TORI AMOS STRIDES THROUGH THE LOBBY OF HER SWANK NOTTING HILL HOTEL, ready for an interview-inspired trip to London's Serpentine Gallery. As driver Dave waits outside in the car, her twentysomething personal assistant hovers over her, breaking down her morning itinerary like a protective mom. When Dave drops her off at the entrance to London's Hyde Park (no cars allowed), he cautions her to be careful.

Amos leads the way through an array of trails leading to the Serpentine, a squat, unassuming brick building tucked away in the middle of the green. Amos is amazed she can even find it, though she used to spend entire days in Hyde Park when she lived in London in the early '90s. She laughingly admits she is disoriented and worries she'll never remember where Dave is parked. She just doesn't walk around alone much anymore.

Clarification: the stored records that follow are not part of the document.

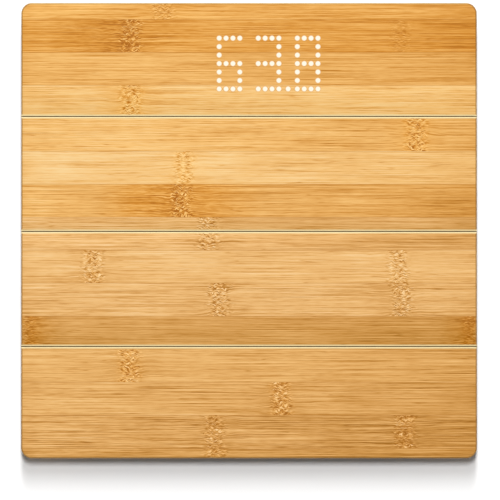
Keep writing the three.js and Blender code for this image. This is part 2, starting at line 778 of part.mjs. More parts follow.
CORNERS.forEach(({ name, sx, sy }) => {
  const x = sx * FOOT_REACH;
  const y = sy * FOOT_REACH;
  const turn = sx < 0 ? 0 : Math.PI;
  place(`cell_holder_${name}`, geometryOf(cellHolder()), HOLDER_ABS, x, y, turn);
  place(`load_cell_${name}`, loadCell(), STEEL, x, y, turn);
  place(`gauge_seal_${name}`, geometryOf(gaugeSeal()), SILICONE, x, y, turn);
  place(`foot_cap_${name}`, geometryOf(footCap()), FOOT_ABS, x, y, turn);
  place(`foot_pad_${name}`, geometryOf(footPad()), RUBBER, x, y, turn);
  const route = mirrored(sy < 0 ? FRONT_CELL_ROUTE : BACK_CELL_ROUTE, sx);
  place(`cell_lead_${name}`, tube(route, LEAD_RADIUS, sy < 0 ? 44 : 20), LEAD_GREY);
});

SCREW_PLACES.forEach(([x, y], n) => {
  place(`shell_screw_${n + 1}`, geometryOf(shellScrew()), SCREW_STEEL, x, y);
});
STANDOFFS.forEach(([x, y], n) => {
  place(`board_screw_${n + 1}`, geometryOf(boardScrew()), SCREW_STEEL, x, y);
});

export default root;
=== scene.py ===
"""The looks of a bamboo-topped digital bathroom scale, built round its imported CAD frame.

Lengths are in millimetres until a mesh is made. The frame's +Z is up and +Y is the display edge. A node
of the bamboo, where its fibres curl, is called a knot here, because a CAD piece is called a node too.
"""

import math

import bmesh
import bpy
from mathutils import Matrix, Vector


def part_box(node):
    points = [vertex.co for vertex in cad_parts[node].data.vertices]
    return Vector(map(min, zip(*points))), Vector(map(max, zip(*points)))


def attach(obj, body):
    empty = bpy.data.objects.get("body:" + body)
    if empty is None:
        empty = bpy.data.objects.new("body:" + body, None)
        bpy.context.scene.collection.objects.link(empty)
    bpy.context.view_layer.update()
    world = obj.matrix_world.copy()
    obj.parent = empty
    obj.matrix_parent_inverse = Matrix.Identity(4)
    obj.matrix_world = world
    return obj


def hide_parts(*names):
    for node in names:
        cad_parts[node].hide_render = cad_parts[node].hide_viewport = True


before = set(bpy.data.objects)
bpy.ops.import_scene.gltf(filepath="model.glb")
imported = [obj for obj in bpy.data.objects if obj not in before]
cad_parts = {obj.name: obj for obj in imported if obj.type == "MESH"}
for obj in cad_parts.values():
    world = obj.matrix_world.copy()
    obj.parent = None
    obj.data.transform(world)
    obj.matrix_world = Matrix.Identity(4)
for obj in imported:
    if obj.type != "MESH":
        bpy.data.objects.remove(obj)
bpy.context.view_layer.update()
MM = 0.001
CORNERS = ("front_left", "front_right", "back_left", "back_right")

# -------------------- camera, floor and light
CAMERA_TILT = 2  # degrees from straight down, so that the front edge just shows
CAMERA_DISTANCE = 8000
VIEW_WIDTH = 329.2  # across the picture, at the height of the platform
VIEW_CENTRE = (0.63, -12.9)
FLOOR_SIDE = 5000
FLOOR_LEVEL = 0.9
SKY_LEVEL = 0.14
SKY_FADE = (0.12, 0.3)  # the heights, from 0 to 1, between which the sky dims from white to its level
LIGHT_DISTANCE = 9000
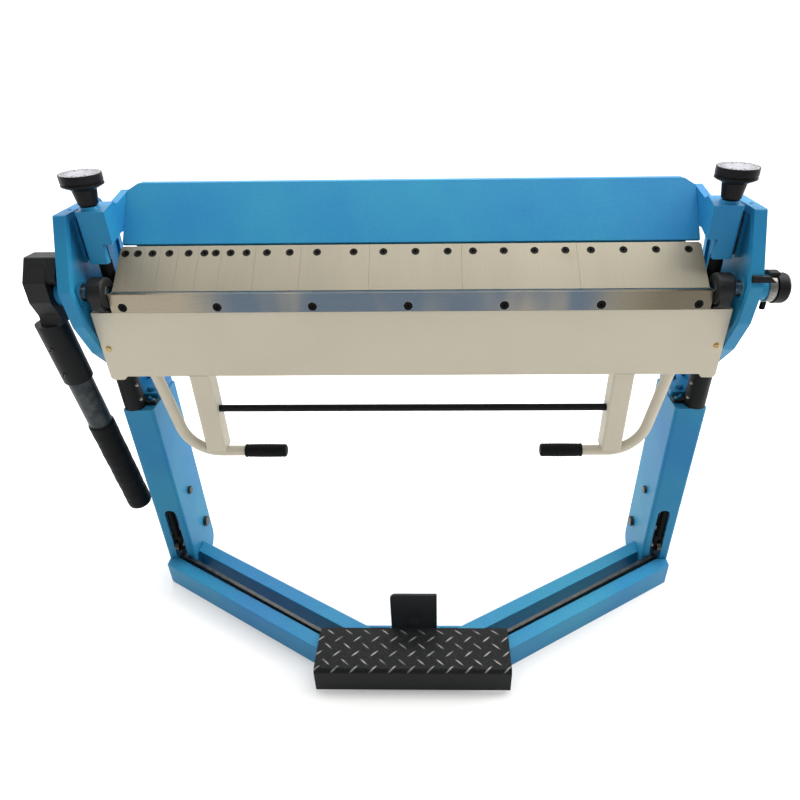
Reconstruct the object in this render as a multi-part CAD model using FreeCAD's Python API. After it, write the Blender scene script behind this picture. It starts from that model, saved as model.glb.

Inside the gallery, she moves impatiently from one postmodern piece to the next, stopping only to study a canvas filled with rows of gray ovals. "I love gray," she says, sighing. "I really feel like I live my life in shades of gray."

True, she wants to be regarded as more than a cult artist but has reservations about making her music more commercial. She wants to stay approachable but has grown fiercely protective of her privacy. And she realizes she needs her fans as much as they need her. "The side of me that wants to be liked, my husband knows her, my friends know her, but you can't expect..." Her voice trails off.

"You know, it literally makes me weep when I see artists looking for love from the public," she says. "You just can't expect it. Everybody's looking for love-even when they're acting like they don't need it."